November 29, 1965: Captain Henry George Kendall who in 1910 was captain of the liner Montrose radio Scotland Yard that the murderer Harvey Crippen was on board, dies in a London nursing home at the age of 91. There was no mention of the Empress of Ireland collision.
April 30, 1998: The sunken ocean liner Empress of Ireland becomes a historic site, protected from any further plundering, by the Quebec Government.
April 23, 1999: The final resting place of the Empress of Ireland, which sank with the loss 1,012 people in 1914, was declared a historic site yesterday. Anyone researching the site of the disaster, which rivaled the sinking of the Titanic in 1912. must have permission of the province's culture and communications minister.
May 12, 1999: The Canadian Coast Guard has put up a buoy marking the watery grave of the Empress of Ireland. It warns would be visitors they must have a government permit to remove anything from the sunken ocean liner.

The Canadian Pacific ocean liner sank in 1914 with the loss of 1,012 after a collision, about 20 kilometers east of Rimouski in the Gulf of St. Lawrence.

The shipwreck has been declared the first underwater heritage site in Quebec, and also benefits from protection under Canada's merchant marine legislation.

"It is like a big coffin," said Bertrand Blanchet, Roman Catholic bishop of Rimouski. "We have a moral duty to ensure respect for this shipwreck as for any cemetery."

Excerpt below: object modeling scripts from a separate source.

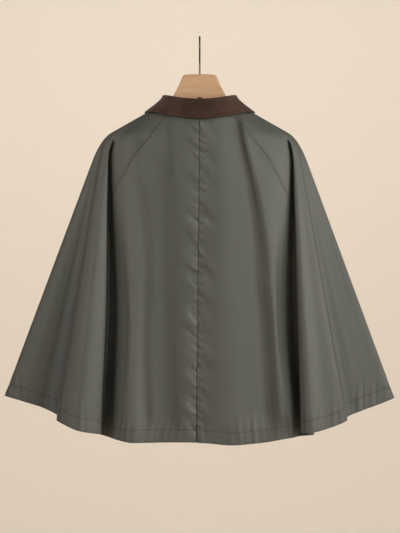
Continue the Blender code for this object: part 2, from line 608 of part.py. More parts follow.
def button_mesh():
    """Turned disc with a raised rim, its back on the XY plane."""
    disc = bmesh.new()
    verts = [disc.verts.new((x, 0, z)) for x, z in BUTTON_PROFILE]
    edges = [disc.edges.new(pair) for pair in zip(verts, verts[1:])]
    bmesh.ops.spin(disc, geom=verts + edges, axis=(0, 0, 1), cent=(0, 0, 0), dvec=(0, 0, 0),
                   angle=2 * pi, steps=18, use_merge=True, use_duplicate=False)
    bmesh.ops.remove_doubles(disc, verts=disc.verts, dist=1e-6)
    bmesh.ops.recalc_face_normals(disc, faces=disc.faces)
    mesh = bpy.data.meshes.new("button")
    disc.to_mesh(mesh)
    disc.free()
    mesh.shade_smooth()
    mesh.set_sharp_from_angle(angle=radians(40))
    return mesh


def buttons(half):
    """A row of buttons down the lap of the right front."""
    mesh = button_mesh()
    knot = half.line_to_knot(len(half.rows) - 1.5)
    for number in range(BUTTONS):
        height = BUTTON_TOP_Z - number * BUTTON_STEP
        rings = np.linspace(0.5, 2.0, 301)
        line = half.point(np.full_like(rings, knot), rings)
        ring = np.interp(-height, -line[:, 2], rings)
        out = Vector(half.normal(knot, ring))
        seat = Vector(half.point(knot, ring)) + out * (CLOTH / 2 + BUTTON_GAP)
        made = add_object(f"button_{number + 1}", mesh, material("horn", 0.35))
        turn = out.to_track_quat("Z", "X").to_matrix().to_4x4()
        made.matrix_world = Matrix.Translation(seat) @ turn


def build():
    clear_scene()
    left = Half(-1, LEFT_BACK + LEFT_FRONT, LEFT_BACK_SEAM, LEFT_FRONT_SEAM)
    right = Half(1, RIGHT_BACK + RIGHT_FRONT, RIGHT_BACK_SEAM, RIGHT_FRONT_SEAM)
    for half, word in ((left, "left"), (right, "right")):
        panel(half, f"back_{word}", None, "back")
        panel(half, f"side_{word}", "back", "front")
        panel(half, f"front_{word}", "front", None)
        collar(half, f"collar_{word}")
    hang_loop()
    hanger_board()
    hanger_hook()
    buttons(right)


build()
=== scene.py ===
from collections import namedtuple
from math import cos, pi, radians, sin

import bpy
import numpy as np
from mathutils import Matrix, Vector


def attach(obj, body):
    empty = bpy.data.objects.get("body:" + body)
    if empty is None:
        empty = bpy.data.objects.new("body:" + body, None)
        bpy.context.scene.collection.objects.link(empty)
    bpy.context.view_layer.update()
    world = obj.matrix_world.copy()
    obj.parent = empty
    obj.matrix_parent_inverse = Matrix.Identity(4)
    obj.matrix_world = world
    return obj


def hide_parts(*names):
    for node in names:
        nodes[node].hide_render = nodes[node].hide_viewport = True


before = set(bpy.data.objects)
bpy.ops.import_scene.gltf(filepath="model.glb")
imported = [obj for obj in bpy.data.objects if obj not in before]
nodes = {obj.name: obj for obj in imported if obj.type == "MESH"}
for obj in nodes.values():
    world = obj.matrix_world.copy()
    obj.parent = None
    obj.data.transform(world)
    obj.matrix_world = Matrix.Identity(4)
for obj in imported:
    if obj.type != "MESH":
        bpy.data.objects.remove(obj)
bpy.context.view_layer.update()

camera = {"target": (0.0007, 0.0, -0.5374), "distance": 3.2, "lens": 91.97, "sensor": 36.0}


def makeCamera(values):
    data = bpy.data.cameras.new("camera")
    data.lens, data.sensor_width = values["lens"], values["sensor"]
    made = bpy.data.objects.new("camera", data)
    bpy.context.scene.collection.objects.link(made)
    made.location = Vector(values["target"]) + Vector((0.0, -values["distance"], 0.0))
    made.rotation_euler = (pi / 2, 0.0, 0.0)
    bpy.context.scene.camera = made


makeCamera(camera)
print("camera made")

# the cape's surface: one line from neck to hem for each fold, left and right
cloth = {
    "wall": 0.0012,
    "hemWall": 0.0020,
    "hemHeight": 0.028,
    "turnAbove": 0.17,      # share of the slope that the rounded shoulder takes
    "turnBelow": 0.09,      # share of the fall that it takes
    "dipStart": 0.925,      # ring on the slope where a pleat begins
    "dipReach": 0.042,      # rings in which it opens
    "tuckReach": 0.03,
    "bowSkew": 1.2,
    "seamReach": 0.45,
    "lapLift": 0.0030,
}
neck = {"half": 0.083, "back": 0.046, "front": 0.052, "sideZ": -0.153,
        "backDrop": 0.032, "frontDrop": 0.070}
shoulder = {"half": 0.2324, "z": -0.238, "frontDrop": 0.034, "depth": 0.050}

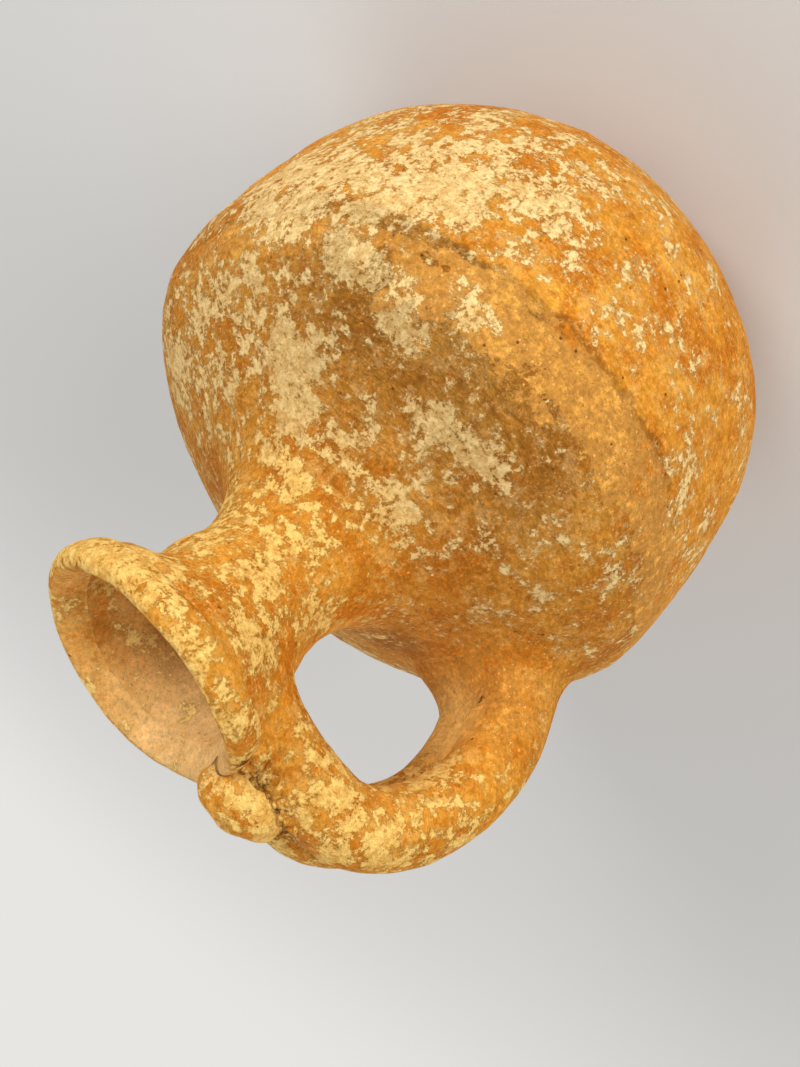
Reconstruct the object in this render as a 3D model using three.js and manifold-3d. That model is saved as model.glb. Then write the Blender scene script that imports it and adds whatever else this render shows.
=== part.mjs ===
// A small hand-made terracotta jug: a round body with a soft ridge, a leaning
// flared neck with a rolled rim, and a double-coil handle with a clay pellet.
// Millimetres, +Z up, origin at the centre of the flat base, handle towards -X.
import * as THREE from 'three';
import Module from 'manifold-3d';
import { mergeVertices } from 'three/addons/utils/BufferGeometryUtils.js';

const wasm = await Module();
wasm.setup();

// Body sizes: each rise is measured up from the level before it
const baseRadius = 29;
const footRadius = 42;
const footRise = 5.6;
const heelRadius = 52;
const heelRise = 9.4;
const hipRadius = 61.2;
const hipRise = 19;
const bellyRadius = 62.6;
const bellyRise = 20;
const ridgeRadius = 60;
const ridgeRise = 21;
const shoulderRadius = 54.6;
const shoulderRise = 11;
const slopeRadius = 40.5;
const slopeRise = 8.6;
const wall = 4.5;
const floorThickness = 6;
const ovalShare = 0.026;

const footHeight = footRise;
const heelHeight = footHeight + heelRise;
const hipHeight = heelHeight + hipRise;
const bellyHeight = hipHeight + bellyRise;
const ridgeHeight = bellyHeight + ridgeRise;
const shoulderHeight = ridgeHeight + shoulderRise;
const slopeHeight = shoulderHeight + slopeRise;

// Neck and rim sizes, rises as above
const rootRadius = 22;
const rootRise = 10.9;
const throatRadius = 15.2;
const throatRise = 13.5;
const flareRadius = 18.4;
const flareRise = 14;
const grooveRadius = 23.6;
const grooveRise = 12;
const neckWall = 4;
const lipRadius = 26;
const lipRise = 7;
const lipThickness = 4.6;
const neckLeanShare = 0.06;
const mouthDipShare = -0.124;
const mouthRollShare = -0.055;

const rootHeight = slopeHeight + rootRise;
const throatHeight = rootHeight + throatRise;
const flareHeight = throatHeight + flareRise;
const grooveHeight = flareHeight + grooveRise;
const lipHeight = grooveHeight + lipRise;
const neckLean = neckLeanShare * (lipHeight - rootHeight);

// Handle sizes: the upper half is placed from the lip, the lower from the body
const strandRadius = 7.8;
const strandOffset = 7;
const handleStartInset = 16;
const handleStartDrop = 12;
const handleBendRun = 14;
const handleBendDrop = 9;
const handleElbowInset = 10;
const handleElbowDrop = 17.5;
const handleOuterInset = 4.5;
const handleOuterDrop = 31;
const handleLowerInset = 4.4;
const handleLowerRise = 29;
const handleEndInset = 6.6;
const handleEndDrop = 2;
const lutingSpread = 4.2;
const lutingEdge = 0.9;
const rootLutingLength = 20;
const neckLutingLength = 22;

// Pellet sizes: its centre stands just outside the lip, above the coils' tops
const pelletLength = 16.6;
const pelletWidth = 12.8;
const pelletRun = 0.4;
const pelletStand = 1.8;
const pelletTilt = THREE.MathUtils.degToRad(21);
const pelletBlunt = 0.16;
const pelletLuting = 1.7;
const pelletLutingDrop = 1.1;

const pelletReach = lipRadius + pelletRun;
const pelletHeight = lipHeight - handleBendDrop + strandRadius + pelletStand;

// Clearance where a curved piece is cut to seat on its neighbours
const seatGap = 0.3;

// How finely the round shapes are divided
const turns = 42;
const spanSteps = 3;
const strandSides = 14;
const strandSteps = 22;
const pelletSides = 18;

const terracotta = (color, roughness) =>
  new THREE.MeshStandardMaterial({ color, roughness, metalness: 0 });

// Curve points between control points, with the same count in each span
function splineSpans(points) {
  const curve = new THREE.SplineCurve(points);
  return curve.getPoints((points.length - 1) * spanSteps);
}

// The same outline moved sideways by a distance, to its left for a positive one
function offsetOutline(points, distance) {
  return points.map((point, i) => {
    const before = points[Math.max(0, i - 1)];
    const after = points[Math.min(points.length - 1, i + 1)];
    const along = new THREE.Vector2().subVectors(after, before).normalize();
    return new THREE.Vector2(point.x - along.y * distance, point.y + along.x * distance);
  });
}

// An inner outline whose ends stay level with the ends of the outer one
function innerOutline(points, thickness) {
  const inner = offsetOutline(points, thickness);
  const last = points.length - 1;
  for (const [end, near] of [[0, 1], [last, last - 1]]) {
    const along = new THREE.Vector2().subVectors(points[end], points[near]).normalize();
    const sideways = thickness / Math.abs(along.y);
    inner[end].set(points[end].x - sideways, points[end].y);
  }
  return inner;
}

const lowerOutline = () => splineSpans([
  new THREE.Vector2(baseRadius, 0),
  new THREE.Vector2(footRadius, footHeight),
  new THREE.Vector2(heelRadius, heelHeight),
  new THREE.Vector2(hipRadius, hipHeight),
  new THREE.Vector2(bellyRadius, bellyHeight),
  new THREE.Vector2(ridgeRadius, ridgeHeight),
]);

const upperPoints = [
  new THREE.Vector2(ridgeRadius, ridgeHeight),
  new THREE.Vector2(shoulderRadius, shoulderHeight),
  new THREE.Vector2(slopeRadius, slopeHeight),
  new THREE.Vector2(rootRadius, rootHeight),
  new THREE.Vector2(throatRadius, throatHeight),
  new THREE.Vector2(flareRadius, flareHeight),
  new THREE.Vector2(grooveRadius, grooveHeight),
];
const shoulderSpans = 3;

const upperOutline = () => splineSpans(upperPoints);
const shoulderOutline = () => upperOutline().slice(0, shoulderSpans * spanSteps + 1);
const neckOutline = () => upperOutline().slice(shoulderSpans * spanSteps);

// The rolled band from the groove, round the lip's top, to the lip's inner edge
function bandOutline() {
  const bandHeight = lipHeight - grooveHeight;
  const bulge = lipRadius - grooveRadius;
  const round = lipThickness / 2;
  const points = [];
  const steps = spanSteps + 1;
  for (let i = 0; i <= steps; i += 1) {
    const rise = (bandHeight - round) * (i / steps);
    const swell = Math.sin((Math.PI / 2) * Math.sqrt(i / steps));
    points.push(new THREE.Vector2(grooveRadius + bulge * swell, grooveHeight + rise));
  }
  const centreHeight = lipHeight - round;
  for (let i = 1; i <= steps; i += 1) {
    const angle = Math.PI * (i / steps);
    const reach = lipRadius - round + round * Math.cos(angle);
    points.push(new THREE.Vector2(reach, centreHeight + round * Math.sin(angle)));
  }
  return points;
}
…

September 3rd and 4th, 1999: Merlin Films is proud to inform you that our new documentary, SOMBRÉ DANS L'OUBLI, will be shown at the Montreal World Film Festival. Through the use of archival photos, exclusive interviews and detailed computer animation, the film recreates the story of the RMS Empress of Ireland, a luxurious ocean liner which sank near Rimouski on May 29th 1914, carrying to their death more than a thousand persons.